■ **DO THIS**
Exactly the lines from the start of the data through the line containing "nodes of one" should be output, with both ends kept and nothing added.
[begin SOURCE EXCERPT]
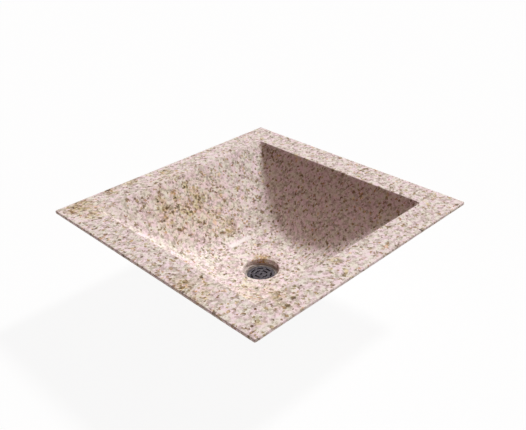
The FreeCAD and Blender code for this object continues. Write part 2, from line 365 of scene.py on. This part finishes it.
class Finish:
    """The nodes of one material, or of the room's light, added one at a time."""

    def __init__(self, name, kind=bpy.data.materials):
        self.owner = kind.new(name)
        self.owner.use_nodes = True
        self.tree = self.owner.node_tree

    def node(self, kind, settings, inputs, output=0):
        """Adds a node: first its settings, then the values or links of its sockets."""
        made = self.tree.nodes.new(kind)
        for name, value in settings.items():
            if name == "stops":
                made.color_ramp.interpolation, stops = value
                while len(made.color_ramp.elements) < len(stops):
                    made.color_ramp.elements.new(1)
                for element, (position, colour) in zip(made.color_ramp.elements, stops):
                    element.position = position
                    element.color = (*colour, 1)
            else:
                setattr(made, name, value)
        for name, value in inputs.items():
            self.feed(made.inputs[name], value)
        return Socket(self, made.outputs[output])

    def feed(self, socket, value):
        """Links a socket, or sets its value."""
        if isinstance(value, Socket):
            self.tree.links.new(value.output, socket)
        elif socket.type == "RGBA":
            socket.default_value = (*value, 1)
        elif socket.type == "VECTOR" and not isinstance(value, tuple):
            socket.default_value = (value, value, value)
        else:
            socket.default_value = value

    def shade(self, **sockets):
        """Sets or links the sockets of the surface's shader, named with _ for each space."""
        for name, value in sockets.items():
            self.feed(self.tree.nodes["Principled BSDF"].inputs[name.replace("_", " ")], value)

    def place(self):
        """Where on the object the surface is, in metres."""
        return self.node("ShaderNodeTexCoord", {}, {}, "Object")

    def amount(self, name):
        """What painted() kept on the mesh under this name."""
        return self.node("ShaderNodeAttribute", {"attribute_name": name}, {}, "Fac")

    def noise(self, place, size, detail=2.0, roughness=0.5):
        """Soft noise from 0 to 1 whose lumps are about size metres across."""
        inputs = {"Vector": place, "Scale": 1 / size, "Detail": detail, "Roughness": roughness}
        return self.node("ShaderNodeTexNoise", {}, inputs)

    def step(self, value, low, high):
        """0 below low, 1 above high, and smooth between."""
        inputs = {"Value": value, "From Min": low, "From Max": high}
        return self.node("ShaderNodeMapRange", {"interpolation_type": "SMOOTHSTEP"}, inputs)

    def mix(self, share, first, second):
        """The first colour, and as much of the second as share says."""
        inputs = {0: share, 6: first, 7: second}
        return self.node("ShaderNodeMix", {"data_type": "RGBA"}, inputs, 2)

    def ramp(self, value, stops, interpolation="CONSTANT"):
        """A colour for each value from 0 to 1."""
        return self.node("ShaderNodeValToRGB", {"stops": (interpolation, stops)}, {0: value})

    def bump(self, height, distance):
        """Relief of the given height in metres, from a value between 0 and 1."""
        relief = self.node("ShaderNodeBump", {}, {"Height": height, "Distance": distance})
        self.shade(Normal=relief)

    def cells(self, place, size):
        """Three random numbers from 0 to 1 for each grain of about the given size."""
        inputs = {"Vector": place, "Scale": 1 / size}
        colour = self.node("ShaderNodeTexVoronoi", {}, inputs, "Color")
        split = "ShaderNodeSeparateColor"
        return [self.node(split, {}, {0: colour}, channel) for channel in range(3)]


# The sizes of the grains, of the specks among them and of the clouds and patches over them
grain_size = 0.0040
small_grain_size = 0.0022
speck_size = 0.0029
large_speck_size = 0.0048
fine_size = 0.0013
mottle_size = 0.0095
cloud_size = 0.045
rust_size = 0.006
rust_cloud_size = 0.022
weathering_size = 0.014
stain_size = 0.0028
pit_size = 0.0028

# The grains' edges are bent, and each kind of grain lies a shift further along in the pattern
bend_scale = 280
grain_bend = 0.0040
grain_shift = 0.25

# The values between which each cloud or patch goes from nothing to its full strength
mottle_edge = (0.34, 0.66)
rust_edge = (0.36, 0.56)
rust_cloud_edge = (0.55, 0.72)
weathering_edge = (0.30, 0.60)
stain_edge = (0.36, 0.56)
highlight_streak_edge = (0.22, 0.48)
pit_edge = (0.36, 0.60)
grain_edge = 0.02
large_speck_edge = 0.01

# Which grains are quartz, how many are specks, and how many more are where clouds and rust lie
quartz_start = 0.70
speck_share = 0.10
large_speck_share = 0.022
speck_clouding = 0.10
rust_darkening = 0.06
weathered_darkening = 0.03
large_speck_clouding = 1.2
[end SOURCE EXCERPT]
■ **WRITTEN RESPONSE**
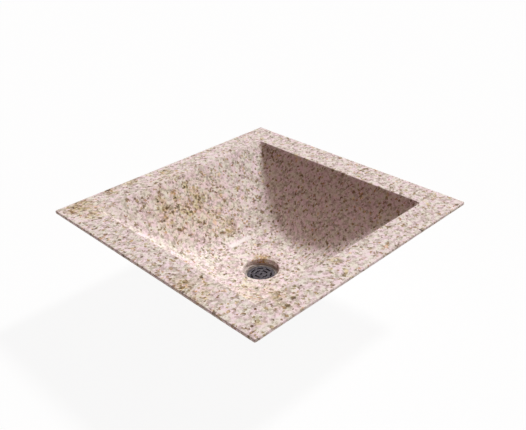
The FreeCAD and Blender code for this object continues. Write part 2, from line 365 of scene.py on. This part finishes it.
class Finish:
    """The nodes of one material, or of the room's light, added one at a time."""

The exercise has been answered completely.